Looking at the motif now, it’s hard not to see the tattoo as an early example of the symbolic language Saar would spend decades building around herself and her work: moons, stars, eyes, snakes, charms, hands, protective objects charged with spiritual and emotional energy. Throughout her work, Saar repeatedly returned to astrology, palmistry, phrenology charts, cosmology, and other mystical systems.
That evolving vocabulary appears all over “Let’s Get It On,” stitched into leather “mojo” belts and necklaces fashioned from scraps gifted to Saar by artist Alonzo Davis, as well as the hand-tooled leather vests she created for folk singer and civil rights activist Len Chandler. “Mojo is a term for magical,” Saar explains. “Like that song, ‘Got My Mojo Working,’ [it means] I got my magic vision working.”
Saar’s Laurel Canyon home and studio is less a conventional workspace than a living archive. Drawers overflow with beads, scraps of fabric, wooden snakes, old photographs, celestial charms, costume jewelry, and found objects gathered across decades of travel, flea market hunting, performances, and daily life. Artwork spills across walls and shelves. Nothing is ever fully discarded; materials simply wait for reincarnation. Roberts recalls Tracye once recognizing a polka-dot fabric from a blouse Saar wore in the 1960s embedded inside a work made decades later.
The exhibition itself mirrors Saar’s artistic philosophy, assembled from fragments scattered across decades, collections, friendships, and family histories. Some jewelry pieces belonged to her daughters and grandchildren. Others resurfaced through former curators, assistants, and collectors. A few were even found online by Roberts and her team while reconstructing this chapter of Saar’s practice.
The final, smaller room of “Let’s Get It On” is dedicated to Saar’s broader creative output during these years: album covers for jazz musician Bennie Maupin, illustrations for Ishmael Reed, experimental films, work on Gordon Parks Jr.’s Super Fly, and appearances in Pasadena’s irreverent Doo Dah Parade, the countercultural answer to the Rose Parade.
In one photograph from 1979, Saar, Tracye, and performance artist Rachel Rosenthal pose in matching white coveralls embellished with ribbons, paint, or transparent pockets filled with trinkets like plastic eye motifs and black cat imagery. “Those little pockets were like little assemblages,” Saar tells me. “They each have something different.”

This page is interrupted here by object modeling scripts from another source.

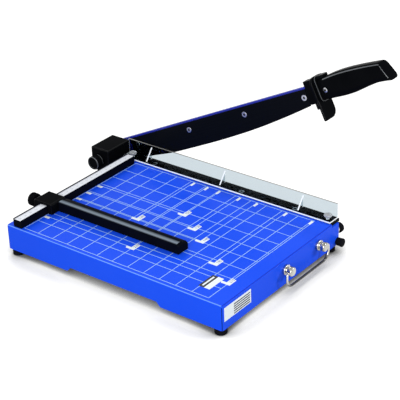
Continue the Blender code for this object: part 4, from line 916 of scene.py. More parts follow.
arm_hinge = next(joint for joint in frame["joints"] if joint["name"] == "arm_hinge")
hinge = Vector(arm_hinge["pos_m"])
cap_low, cap_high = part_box("pivot_cap")
cap_radius = (cap_high.z - cap_low.z) / 2
cap_end = cap_low.x
cap_mouth = cap_high.x
groove = cap_end + (cap_mouth - cap_end) * CAP_GROOVE_SHARE
cap_profile = [(0, cap_end + CAP_DISH), (cap_radius - CAP_ROUND - CAP_RIM, cap_end + CAP_DISH)]
cap_profile += [(cap_radius - CAP_ROUND - CAP_RIM, cap_end), (cap_radius - CAP_ROUND, cap_end)]
cap_profile += [(cap_radius, cap_end + CAP_ROUND), (cap_radius, groove - CAP_GROOVE)]
cap_profile += [(cap_radius - CAP_GROOVE, groove), (cap_radius - CAP_GROOVE, groove + CAP_GROOVE)]
cap_skirt = cap_radius * CAP_MOUTH_SHARE
cap_profile += [(cap_skirt, groove + 2 * CAP_GROOVE), (cap_skirt, cap_mouth), (0, cap_mouth)]
cap = turned("X", (hinge.y, hinge.z), cap_profile, CAP_SIDES)
fluted(cap, (hinge.y, hinge.z), "X", cap_radius, CAP_FLUTES, CAP_FLUTE_DEPTH)
# Faces on the rim and in the groove take the lighter painted highlight finish.
for face in cap.faces:
    middle = face.calc_center_median().x
    on_rim = cap_end < middle < cap_end + CAP_ROUND
    in_groove = abs(middle - groove) < CAP_GROOVE
    face.material_index = 1 if on_rim or in_groove else 0
tension_knob = fitted("tension_knob", cap, moulded_black, "tension_cap", ("pivot_cap",))
tension_knob.data.materials.append(painted_highlight_lines)
softened(tension_knob)
coat_node("disc_springs", zinc)

# Pivot bolt
# The shoulder bolt has a low round head with a six-sided socket on the arm's outer face, over a
# plain spacer between arm and housing.
BOLT_HEAD_RADIUS = 0.009
BOLT_HEAD_HEIGHT = 0.004
BOLT_HEAD_ROUND = 0.0015
BOLT_HEAD_STEPS = 4
BOLT_RADIUS = 0.006
BOLT_STUD_RADIUS = 0.004
SOCKET_RADIUS = 0.0034
SOCKET_DEPTH = 0.0026
BOLT_SIDES = 60

bolt_low, bolt_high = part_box("pivot_shaft")
bolt_crown = bolt_high.x
bolt_seat = bolt_crown - BOLT_HEAD_HEIGHT
bolt_shoulder = bolt_crown - BOLT_HEAD_ROUND
bolt_profile = [(0, bolt_low.x), (BOLT_STUD_RADIUS, bolt_low.x), (BOLT_STUD_RADIUS, housing_low.x)]
bolt_profile += [(BOLT_RADIUS, housing_low.x), (BOLT_RADIUS, bolt_seat), (BOLT_HEAD_RADIUS, bolt_seat)]
bolt_profile.append((BOLT_HEAD_RADIUS, bolt_shoulder))
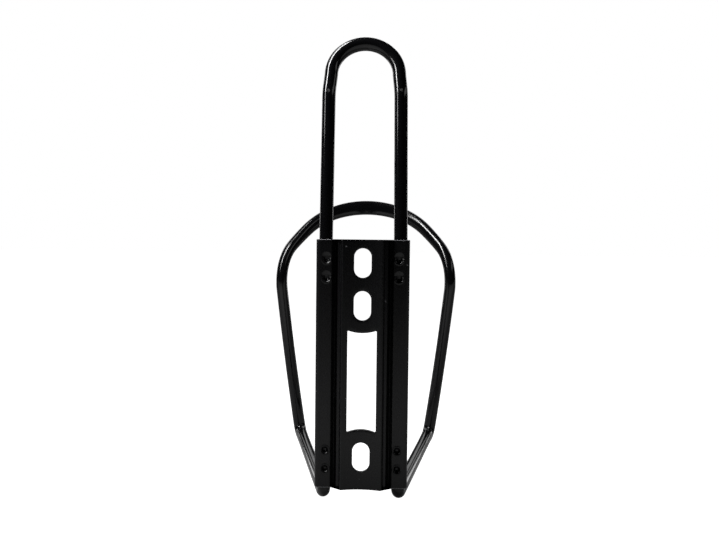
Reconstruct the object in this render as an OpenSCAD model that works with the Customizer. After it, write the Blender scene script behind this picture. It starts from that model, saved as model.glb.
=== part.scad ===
// Bottle cage: an extruded aluminium stay that bolts to the frame, with two bent rods staked into it.
// +Z runs up along the bottle, +Y points from the bike's tube to the bottle, +X is to the right.
// The origin is the middle of the bolt slots one boss spacing apart, on the face that meets the tube.

/* [Bottle] */
// Diameter of the bottle that the cage holds
bottle_d = 73; // [58:0.5:90]
// Room all round between the bottle and what holds it
bottle_gap = 0.5; // [0:0.1:2]

/* [Rods] */
// Diameter of the round rod that both loops are bent from
rod_d = 4.5; // [3.6:0.1:5.4]
// Gap all round between a rod and its channel
rod_fit = 0.05; // [0.02:0.01:0.12]

/* [Stay] */
// Distance between the bosses on the bike's tube
boss_pitch = 64; // [52:1:80]
// Distance from the top slot down to the extra slot
extra_drop = 14; // [12:0.5:22]
// Length of the stay above its top slot
stay_above = 7.7; // [6:0.1:12]
// Length of the stay below its bottom slot
stay_below = 10.8; // [8:0.1:16]
// Distance between the centres of the two channels
channel_c = 24.8; // [22:0.1:30]
// Distance from the tube face back to the centres of the channels
channel_back = 4.66; // [4:0.1:6]
// Wall of each channel
channel_wall = 0.75; // [0.6:0.05:1.2]
// Radius at the outer front corners of each channel
channel_corner = 1.5; // [1:0.1:1.8]
// Thickness of the web that carries the slots
web_t = 1.3; // [1:0.1:2]
// Radius of the hollow that beds on the bike's tube
saddle_r = 20; // [15:0.5:40]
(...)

Over the decades that followed, Saar’s work entered the collections of institutions including the Museum of Modern Art, the Whitney Museum of American Art, the Metropolitan Museum of Art, the Los Angeles County Museum of Art, and the Smithsonian American Art Museum. Yet even now, Saar speaks less about legacy than continuation. “For Betye, all of life is art,” the Huntington’s Christina Nielsen says. “Everything she does is in the act of creating.”
Saar has lately been working in watercolor, and Tracye tells me the color she always runs out of first is blue. Almost daily, Saar rummages through her things and chooses what to paint, working on multiple sheets of paper at a time. “When I was young there were things that I wanted to say with my art,” Saar reflects in the “Let’s Get It On” catalogue. “Now, approaching 100, that’s not so true anymore. I keep making art, reinventing myself with watercolors. It’s kind of neat just painting things and not worrying about if it needs to sell or hang on someone’s wall.”
And then: “My thing, after all this time, is just to create art.”